Mesmo assim, é preciso que um bom tradutor goste de literatura para fazer dela o seu ganha pão. De outro modo é preferível financeiramente voltar-se para as instituições comunitárias ou nacionais e as revistas técnicas – embora, é claro, existam romances tão áridos como as estatísticas da produção leiteira na Polónia, brilhantes como os catálogos da Gulbenkian e intrincados como as performances de um automóvel.

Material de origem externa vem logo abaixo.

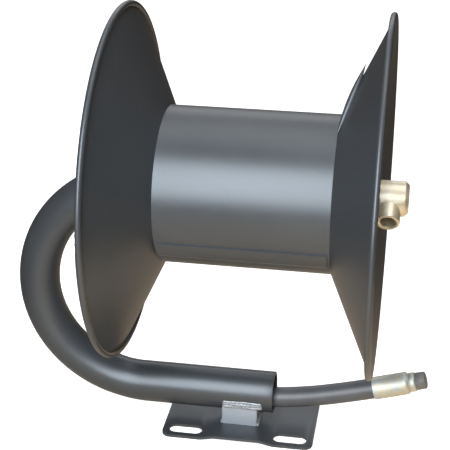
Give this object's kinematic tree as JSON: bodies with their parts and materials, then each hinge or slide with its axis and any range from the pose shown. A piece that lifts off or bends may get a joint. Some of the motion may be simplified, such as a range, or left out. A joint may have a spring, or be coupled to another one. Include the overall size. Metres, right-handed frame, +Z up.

Um trabalho criativoProblema diferente é o de reconhecimento do papel dos tradutores, cuja associação, a APT, tem um funcionamento intermitente. Embora sejam equiparados a autores na legislação e os seus nomes figurarem nas páginas de rosto e por vezes nas capas dos livros, vêem poucas vezes analisado o seu trabalho. Ainda é frequente, nas críticas e recensões, não ser sequer mencionado o nome do tradutor. E, no entanto, sem eles não poderíamos ter lido Shakespeare, Cervantes, Tolstói, Rilke, Musil ou Faulkner na nossa língua. Benjamin, Octavio Paz e Steiner consideraram mesmo a tradução algo de muito semelhante à criação literária (Steiner abençoa mesmo a Torre de Babel, por ter multiplicado as línguas e por isso os modos de sentir, embora considere que todo o movimento de significados, até a mais banal das conversas, implica um acto de tradução).
E é também sabido que as línguas inglesa, alemã e francesa foram moldadas pelas traduções da Bíblia feitas por Tyndale, Lutero e Calvino.
Como escreveu Javier Marías: «O tradutor, ao enfrentar a sua tarefa, sente o texto original como uma ausência. O que conta para ele e para o seu trabalho é a ausência desse texto na sua língua, na chamada língua de recepção, e por isso no sistema de pensamento dessa língua. O tradutor não reproduz, não copia, não decalca (…). Plasma sempre pela primeira vez uma experiência única, irrepetível e intransferível; cria na sua língua aquilo que na sua cabeça está noutra língua.»